Mine will be on a 2x6 run-out, with a 2-stall diesel house beyond it. The turntable will feed to a single track, with a wye to the diesel house, and a turnout to a fueling track and a maintenance pit.


----------



## CTValleyRR (Jul 26, 2014)

The real life Valley Railroad had several turntables without roundhouses, just for the purpose of turning locos for the trip back down the single track line. There was a roundhouse, too, now a National Historic Site at Saybrook Point.


----------



## mesenteria (Oct 29, 2015)

What are you attempting to recreate? What vision, or druther, do you have in mind when you visualize your completed railroad? Why a turntable at all, and why would you want one without having the roundhouse?

You should think seriously about your answers to these questions. If you have a dream layout, and for some reason you feel a turntable must be part of the complete picture, or if you need to turn locos and don't wish to handle them, then a turntable might make quite a bit of sense...especially if you have the room and can fashion a proper lead to it. As the gentleman said above, there are many examples of turntables out on the bald prairie where they never was a roundhouse. Some roads in hilly country didn't want their steamers running light in reverse back down a helper grade when they were cut off from pushing a heavy drag up the hill. So, they turned them and ran them pilot-first. Other roads, especially on grades exceeding 3%, didn't like the thoughts of their crown sheets being highest in the boiler by running the pilot downhill, so they ordered their engines to back down the hill. No turning required.

In my case, I planned for both items in all of my layouts. Happily, the combo has been implanted on all of the last two, being excised surgically and implanted into new plans. It was my vision, and I had the room...thankfully.


----------



## brob2k1 (Dec 7, 2015)

I like the look of a roundhouse but it takes up a lot of real-estate that could be used for other stuff. I was thinking of relocating it on my layout (it's not built yet, just playing in AnyRail) mainly for the purpose of turning loco's around. I was going to stick in in my city area but was thinking it would look weird, then again having visited the B&O Museum several times I know they they have one smack dab right there with houses right next to it.

https://www.google.com/maps/place/B...0x89c81cb27ad12dbd:0xb439bb3aacecef21!6m1!1e1

You can see what i'm thinking about based on the link above.


----------



## Chet (Aug 15, 2014)

Mine are at a round house.


----------



## Big Ed (Jun 16, 2009)

Another option?
Some railroads just had a Y for turning around.
Probably take up less room than a turntable.


----------



## LateStarter (Mar 12, 2016)

Chet...
Awesome.
Very nice collection of diesels!


----------



## bluenavigator (Aug 30, 2015)

I am sure that most of them are dummies. Just kidding. 

Chet - I am sure that they were repainted to have same line - Logan Valley. How long did they take you to paint/weather them?


----------



## /6 matt (Jul 7, 2015)

Big Ed said:


> Probably take up less room than a turntable.
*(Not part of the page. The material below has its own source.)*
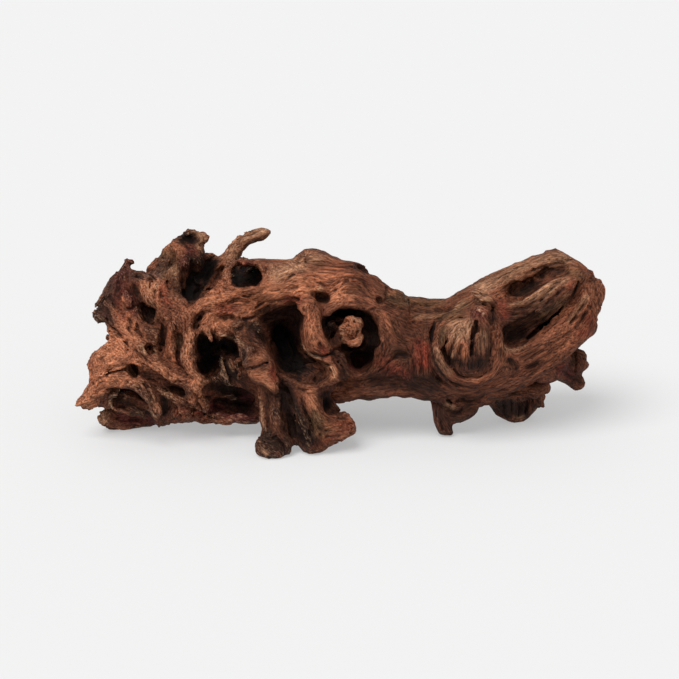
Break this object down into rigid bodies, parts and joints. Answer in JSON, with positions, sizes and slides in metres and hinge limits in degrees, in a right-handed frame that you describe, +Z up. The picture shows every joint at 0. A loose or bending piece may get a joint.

I've always heard this but never really believed it, I also never tried it. So I did just that!

This is a comparison of the space taken up between a turntable and a wye and in this drawing we are looking only at what is needed to turn a loco. I used a 130' turntable which is large enough that it will be able to turn any locomotive your heart desires. To be fair, any loco that will fit on a 130' turntable will need AT LEAST 22"r curves and #6 turnouts. I made the wye as compact as is possible and used 130' tails. Here's what I came up with.









So as everybody can see the wye takes up a much larger footprint overall but it also takes up less area that can be used for scenery.


----------



## mesenteria (Oct 29, 2015)

Agreed, it's really a pretty straightforward ride to Bogusville. Visualize it realistically and see if it pans out. My trickiest locomotive is a Sunset brass 2-10-4 that they say needs a minimum of 30" radius curves to operate reliably. My dictum is to add 10% to bring reliability into the .9999 range, so none of my curves dip under 33". I have a Masonite template that I cut years ago with that radius, and I use it on all my small curves to ensure I don't run under it. I can lay it down, draw a centerline, and tails on a wye that extend long enough to cover my longest steamer and tender, and it is obvious every time that a turntable wins lying on a bed and snoring.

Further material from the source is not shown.